Job Market Paper
Title: Ties That Bind, Costs That Fall? CEO-Board Connections and the Cost of Debt
Abstract: This study examines how CEO–board connections influence firms’ cost of debt, drawing on competing governance perspectives regarding the role of board friendliness. The role conflict view suggests that close social ties between CEOs and directors weaken monitoring, reduce corporate risk-taking, and lower borrowing costs, while the role alignment view argues that such ties enhance monitoring through trust and information flow, increasing risk-taking and raising debt costs.
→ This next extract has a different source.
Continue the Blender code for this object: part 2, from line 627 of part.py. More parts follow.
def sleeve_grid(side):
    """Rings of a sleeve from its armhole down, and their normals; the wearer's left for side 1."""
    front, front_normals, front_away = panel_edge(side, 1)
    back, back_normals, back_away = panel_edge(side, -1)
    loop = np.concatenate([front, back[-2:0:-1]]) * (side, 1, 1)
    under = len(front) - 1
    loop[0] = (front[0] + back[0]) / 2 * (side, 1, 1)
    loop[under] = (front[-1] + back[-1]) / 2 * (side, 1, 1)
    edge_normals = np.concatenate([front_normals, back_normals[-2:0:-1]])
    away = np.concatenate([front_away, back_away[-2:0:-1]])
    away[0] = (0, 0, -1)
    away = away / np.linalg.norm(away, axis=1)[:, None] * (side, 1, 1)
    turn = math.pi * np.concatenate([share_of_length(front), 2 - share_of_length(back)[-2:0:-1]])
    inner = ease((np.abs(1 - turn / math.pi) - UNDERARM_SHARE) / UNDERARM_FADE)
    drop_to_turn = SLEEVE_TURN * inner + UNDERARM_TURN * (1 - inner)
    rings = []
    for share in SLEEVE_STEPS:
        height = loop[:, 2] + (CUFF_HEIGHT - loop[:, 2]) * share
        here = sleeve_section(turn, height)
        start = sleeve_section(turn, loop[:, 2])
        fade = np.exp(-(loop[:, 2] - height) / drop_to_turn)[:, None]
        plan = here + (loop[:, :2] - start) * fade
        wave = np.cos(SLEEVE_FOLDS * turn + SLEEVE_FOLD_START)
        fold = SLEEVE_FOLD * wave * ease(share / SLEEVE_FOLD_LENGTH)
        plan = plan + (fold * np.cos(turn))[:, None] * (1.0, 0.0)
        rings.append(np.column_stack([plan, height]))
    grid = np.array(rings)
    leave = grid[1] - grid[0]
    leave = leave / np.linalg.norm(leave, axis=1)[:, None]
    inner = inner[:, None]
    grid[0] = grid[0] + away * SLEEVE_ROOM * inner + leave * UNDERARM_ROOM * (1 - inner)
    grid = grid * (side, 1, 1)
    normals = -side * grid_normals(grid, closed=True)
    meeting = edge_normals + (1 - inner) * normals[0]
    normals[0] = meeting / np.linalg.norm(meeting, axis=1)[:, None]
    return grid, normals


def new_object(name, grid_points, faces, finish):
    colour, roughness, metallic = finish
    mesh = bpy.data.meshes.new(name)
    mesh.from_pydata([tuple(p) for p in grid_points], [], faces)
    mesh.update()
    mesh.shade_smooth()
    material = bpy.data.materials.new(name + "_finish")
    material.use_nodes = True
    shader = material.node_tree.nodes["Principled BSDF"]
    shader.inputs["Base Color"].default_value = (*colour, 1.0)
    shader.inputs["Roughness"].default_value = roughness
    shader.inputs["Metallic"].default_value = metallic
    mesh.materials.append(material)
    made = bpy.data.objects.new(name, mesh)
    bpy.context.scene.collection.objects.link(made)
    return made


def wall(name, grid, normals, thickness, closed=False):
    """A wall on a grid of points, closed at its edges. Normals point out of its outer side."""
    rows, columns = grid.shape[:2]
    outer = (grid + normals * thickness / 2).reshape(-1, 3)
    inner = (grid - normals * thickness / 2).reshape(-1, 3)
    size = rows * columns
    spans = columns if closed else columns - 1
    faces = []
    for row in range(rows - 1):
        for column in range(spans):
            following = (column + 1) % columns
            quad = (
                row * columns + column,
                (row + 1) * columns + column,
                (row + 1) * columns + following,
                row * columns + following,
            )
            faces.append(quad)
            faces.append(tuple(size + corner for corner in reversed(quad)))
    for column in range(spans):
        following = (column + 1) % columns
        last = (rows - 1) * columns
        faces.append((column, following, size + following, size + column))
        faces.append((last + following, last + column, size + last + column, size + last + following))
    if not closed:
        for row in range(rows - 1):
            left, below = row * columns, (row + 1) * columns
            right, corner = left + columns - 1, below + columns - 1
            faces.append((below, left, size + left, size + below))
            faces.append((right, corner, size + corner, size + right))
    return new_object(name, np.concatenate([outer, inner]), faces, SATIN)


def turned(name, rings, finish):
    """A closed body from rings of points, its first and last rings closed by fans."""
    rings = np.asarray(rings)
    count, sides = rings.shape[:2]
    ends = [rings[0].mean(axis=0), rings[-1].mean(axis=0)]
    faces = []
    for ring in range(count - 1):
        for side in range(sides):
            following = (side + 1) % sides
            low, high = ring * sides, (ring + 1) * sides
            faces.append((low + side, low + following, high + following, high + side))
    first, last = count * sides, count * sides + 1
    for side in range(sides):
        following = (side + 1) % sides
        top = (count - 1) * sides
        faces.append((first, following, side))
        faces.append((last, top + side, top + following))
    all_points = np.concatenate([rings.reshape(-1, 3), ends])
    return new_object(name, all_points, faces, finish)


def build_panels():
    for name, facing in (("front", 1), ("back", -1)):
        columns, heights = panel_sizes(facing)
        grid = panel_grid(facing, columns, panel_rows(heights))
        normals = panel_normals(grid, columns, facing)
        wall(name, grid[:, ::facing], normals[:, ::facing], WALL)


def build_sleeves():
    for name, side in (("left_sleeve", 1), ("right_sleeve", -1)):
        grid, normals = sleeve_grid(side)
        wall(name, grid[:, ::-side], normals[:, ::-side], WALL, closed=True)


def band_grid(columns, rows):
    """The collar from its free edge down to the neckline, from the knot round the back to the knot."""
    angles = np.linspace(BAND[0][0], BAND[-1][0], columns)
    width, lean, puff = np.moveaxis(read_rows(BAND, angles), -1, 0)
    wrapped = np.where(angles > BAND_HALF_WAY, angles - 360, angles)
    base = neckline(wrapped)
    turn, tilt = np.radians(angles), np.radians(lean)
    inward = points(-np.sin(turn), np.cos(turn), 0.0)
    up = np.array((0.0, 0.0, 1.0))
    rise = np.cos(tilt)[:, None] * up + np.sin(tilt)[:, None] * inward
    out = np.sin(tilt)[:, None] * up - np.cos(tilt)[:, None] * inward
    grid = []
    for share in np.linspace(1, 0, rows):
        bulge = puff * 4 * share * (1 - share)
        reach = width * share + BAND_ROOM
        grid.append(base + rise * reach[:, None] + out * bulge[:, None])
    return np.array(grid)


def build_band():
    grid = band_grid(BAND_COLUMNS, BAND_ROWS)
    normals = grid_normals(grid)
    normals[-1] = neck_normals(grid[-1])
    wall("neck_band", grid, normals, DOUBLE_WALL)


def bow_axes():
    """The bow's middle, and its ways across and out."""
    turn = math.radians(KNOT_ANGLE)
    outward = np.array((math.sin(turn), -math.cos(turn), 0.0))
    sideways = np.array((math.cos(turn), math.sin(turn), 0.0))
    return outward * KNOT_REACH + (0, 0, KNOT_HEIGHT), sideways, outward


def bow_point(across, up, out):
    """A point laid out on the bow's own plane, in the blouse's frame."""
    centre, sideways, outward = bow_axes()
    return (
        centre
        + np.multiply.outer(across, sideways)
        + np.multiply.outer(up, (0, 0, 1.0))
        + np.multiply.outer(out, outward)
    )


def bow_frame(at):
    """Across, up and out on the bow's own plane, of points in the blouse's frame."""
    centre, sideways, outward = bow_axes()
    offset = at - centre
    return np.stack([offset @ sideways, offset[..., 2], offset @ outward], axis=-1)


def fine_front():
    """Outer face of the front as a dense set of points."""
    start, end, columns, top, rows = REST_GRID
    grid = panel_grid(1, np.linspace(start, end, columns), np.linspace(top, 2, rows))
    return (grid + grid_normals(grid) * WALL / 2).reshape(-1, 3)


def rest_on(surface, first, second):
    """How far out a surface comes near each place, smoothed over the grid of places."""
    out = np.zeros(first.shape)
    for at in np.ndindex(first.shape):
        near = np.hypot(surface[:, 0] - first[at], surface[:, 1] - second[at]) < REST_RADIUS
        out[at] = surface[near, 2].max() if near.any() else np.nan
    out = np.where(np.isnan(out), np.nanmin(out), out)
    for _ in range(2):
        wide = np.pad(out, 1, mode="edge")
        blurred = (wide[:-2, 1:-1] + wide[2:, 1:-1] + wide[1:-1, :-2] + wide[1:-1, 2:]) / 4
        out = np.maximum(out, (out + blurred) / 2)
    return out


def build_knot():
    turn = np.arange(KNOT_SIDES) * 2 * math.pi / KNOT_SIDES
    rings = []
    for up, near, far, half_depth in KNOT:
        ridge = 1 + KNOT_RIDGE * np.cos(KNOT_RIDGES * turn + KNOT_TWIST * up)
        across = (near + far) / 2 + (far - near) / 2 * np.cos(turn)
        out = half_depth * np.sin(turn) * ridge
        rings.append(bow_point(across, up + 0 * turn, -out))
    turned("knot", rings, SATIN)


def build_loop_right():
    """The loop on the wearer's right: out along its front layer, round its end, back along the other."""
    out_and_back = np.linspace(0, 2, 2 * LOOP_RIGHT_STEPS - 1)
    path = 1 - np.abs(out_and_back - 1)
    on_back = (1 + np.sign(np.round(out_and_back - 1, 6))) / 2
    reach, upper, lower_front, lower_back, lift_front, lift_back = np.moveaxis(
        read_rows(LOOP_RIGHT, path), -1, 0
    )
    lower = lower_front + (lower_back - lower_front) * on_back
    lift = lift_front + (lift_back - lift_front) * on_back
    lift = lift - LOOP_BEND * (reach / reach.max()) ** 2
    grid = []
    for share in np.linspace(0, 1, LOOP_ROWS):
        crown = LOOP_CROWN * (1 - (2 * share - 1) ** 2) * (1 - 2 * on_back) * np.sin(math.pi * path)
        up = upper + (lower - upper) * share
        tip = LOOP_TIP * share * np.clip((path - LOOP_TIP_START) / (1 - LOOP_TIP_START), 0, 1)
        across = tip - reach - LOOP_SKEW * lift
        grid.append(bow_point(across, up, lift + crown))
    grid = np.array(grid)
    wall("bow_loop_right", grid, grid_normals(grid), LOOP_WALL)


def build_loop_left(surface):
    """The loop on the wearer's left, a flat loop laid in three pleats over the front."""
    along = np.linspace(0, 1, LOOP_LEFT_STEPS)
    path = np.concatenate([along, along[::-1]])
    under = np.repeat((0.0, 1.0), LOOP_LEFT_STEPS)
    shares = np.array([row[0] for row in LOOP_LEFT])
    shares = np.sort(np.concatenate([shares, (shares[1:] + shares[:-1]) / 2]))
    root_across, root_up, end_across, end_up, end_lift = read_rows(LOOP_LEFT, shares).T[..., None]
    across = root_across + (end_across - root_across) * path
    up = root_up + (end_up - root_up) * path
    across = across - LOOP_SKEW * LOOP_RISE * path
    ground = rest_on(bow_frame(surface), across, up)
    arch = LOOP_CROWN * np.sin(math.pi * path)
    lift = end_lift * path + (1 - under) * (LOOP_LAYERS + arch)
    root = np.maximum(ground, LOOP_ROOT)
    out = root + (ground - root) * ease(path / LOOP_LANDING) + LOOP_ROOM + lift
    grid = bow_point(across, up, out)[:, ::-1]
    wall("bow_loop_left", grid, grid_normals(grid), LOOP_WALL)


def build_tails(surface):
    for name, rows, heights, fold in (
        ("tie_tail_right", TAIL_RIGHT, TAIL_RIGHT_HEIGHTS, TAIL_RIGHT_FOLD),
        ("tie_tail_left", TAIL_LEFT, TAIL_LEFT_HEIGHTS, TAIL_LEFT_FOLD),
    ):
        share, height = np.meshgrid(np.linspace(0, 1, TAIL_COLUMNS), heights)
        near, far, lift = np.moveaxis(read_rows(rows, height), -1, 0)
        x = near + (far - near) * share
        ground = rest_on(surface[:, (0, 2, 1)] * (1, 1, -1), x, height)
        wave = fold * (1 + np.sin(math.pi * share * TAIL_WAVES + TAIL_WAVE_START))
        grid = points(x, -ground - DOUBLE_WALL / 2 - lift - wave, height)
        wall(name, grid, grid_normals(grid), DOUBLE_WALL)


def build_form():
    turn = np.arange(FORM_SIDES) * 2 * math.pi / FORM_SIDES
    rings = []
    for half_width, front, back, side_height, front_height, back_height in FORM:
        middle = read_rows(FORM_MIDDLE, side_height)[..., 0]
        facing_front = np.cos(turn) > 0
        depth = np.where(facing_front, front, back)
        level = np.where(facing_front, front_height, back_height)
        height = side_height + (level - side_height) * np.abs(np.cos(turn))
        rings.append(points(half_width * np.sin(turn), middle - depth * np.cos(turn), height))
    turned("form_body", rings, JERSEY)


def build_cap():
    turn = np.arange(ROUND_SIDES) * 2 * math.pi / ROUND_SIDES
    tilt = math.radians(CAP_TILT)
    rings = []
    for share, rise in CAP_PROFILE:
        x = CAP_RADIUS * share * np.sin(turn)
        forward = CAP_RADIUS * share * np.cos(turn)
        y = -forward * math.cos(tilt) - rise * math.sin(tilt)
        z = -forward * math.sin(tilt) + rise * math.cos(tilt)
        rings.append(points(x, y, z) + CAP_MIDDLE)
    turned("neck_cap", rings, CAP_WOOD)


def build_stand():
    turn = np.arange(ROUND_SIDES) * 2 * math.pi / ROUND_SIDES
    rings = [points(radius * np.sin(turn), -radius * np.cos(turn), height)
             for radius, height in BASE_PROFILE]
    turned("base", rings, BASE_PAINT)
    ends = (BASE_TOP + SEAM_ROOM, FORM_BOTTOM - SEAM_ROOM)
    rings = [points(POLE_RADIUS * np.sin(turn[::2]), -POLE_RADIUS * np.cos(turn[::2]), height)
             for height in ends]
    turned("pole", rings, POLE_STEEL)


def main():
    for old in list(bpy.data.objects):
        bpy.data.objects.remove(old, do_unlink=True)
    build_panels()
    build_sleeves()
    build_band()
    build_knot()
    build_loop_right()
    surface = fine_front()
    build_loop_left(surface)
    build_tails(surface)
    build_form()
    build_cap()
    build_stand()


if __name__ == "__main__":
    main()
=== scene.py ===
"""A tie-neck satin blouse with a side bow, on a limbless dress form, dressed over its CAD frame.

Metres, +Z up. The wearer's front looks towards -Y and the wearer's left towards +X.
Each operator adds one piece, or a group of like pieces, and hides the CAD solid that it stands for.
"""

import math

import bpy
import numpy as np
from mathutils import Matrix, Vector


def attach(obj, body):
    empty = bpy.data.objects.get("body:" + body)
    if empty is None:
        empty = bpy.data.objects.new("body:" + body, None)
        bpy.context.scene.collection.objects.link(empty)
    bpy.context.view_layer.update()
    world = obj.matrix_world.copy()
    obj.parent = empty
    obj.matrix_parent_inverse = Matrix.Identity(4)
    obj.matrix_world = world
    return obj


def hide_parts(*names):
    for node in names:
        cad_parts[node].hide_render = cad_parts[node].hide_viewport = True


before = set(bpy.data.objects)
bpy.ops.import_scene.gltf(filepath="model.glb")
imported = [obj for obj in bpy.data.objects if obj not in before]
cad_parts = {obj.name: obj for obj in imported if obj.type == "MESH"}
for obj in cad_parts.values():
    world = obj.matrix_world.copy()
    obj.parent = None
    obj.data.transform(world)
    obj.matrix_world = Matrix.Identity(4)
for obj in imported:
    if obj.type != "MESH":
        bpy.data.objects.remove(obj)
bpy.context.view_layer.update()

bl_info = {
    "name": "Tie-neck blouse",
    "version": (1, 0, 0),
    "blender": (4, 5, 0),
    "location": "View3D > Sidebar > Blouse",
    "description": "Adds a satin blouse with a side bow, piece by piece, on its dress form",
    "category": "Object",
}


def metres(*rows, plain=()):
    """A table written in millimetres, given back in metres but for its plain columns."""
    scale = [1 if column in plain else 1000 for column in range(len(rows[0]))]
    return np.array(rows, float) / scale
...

To evaluate these perspectives, I combine a stacked difference-in-differences design with instrumental variable analyses exploiting exogenous, CEO turnover-driven shocks to CEO–board connections, and a Heckman two-step procedure to address potential sample selection bias. Results show that CEO–board connections are negatively associated with firms’ bond spreads, consistent with the role conflict view. Mediation analyses further reveal that this relationship operates through reduced corporate risk-taking, measured by the volatility of returns and leverage. Moreover, the negative effect of CEO–board connections on debt costs is amplified in nuanced information environments (specifically, when analyst coverage is high, forecast error is high, or both conditions jointly hold). Together, these findings demonstrate that interpersonal dynamics within the boardroom have material implications for debt pricing. The study contributes to the literature by clarifying the conditions under which friendly boards lower financing costs, and it adds to practice by identifying a novel governance channel that creditors can incorporate into credit risk assessments.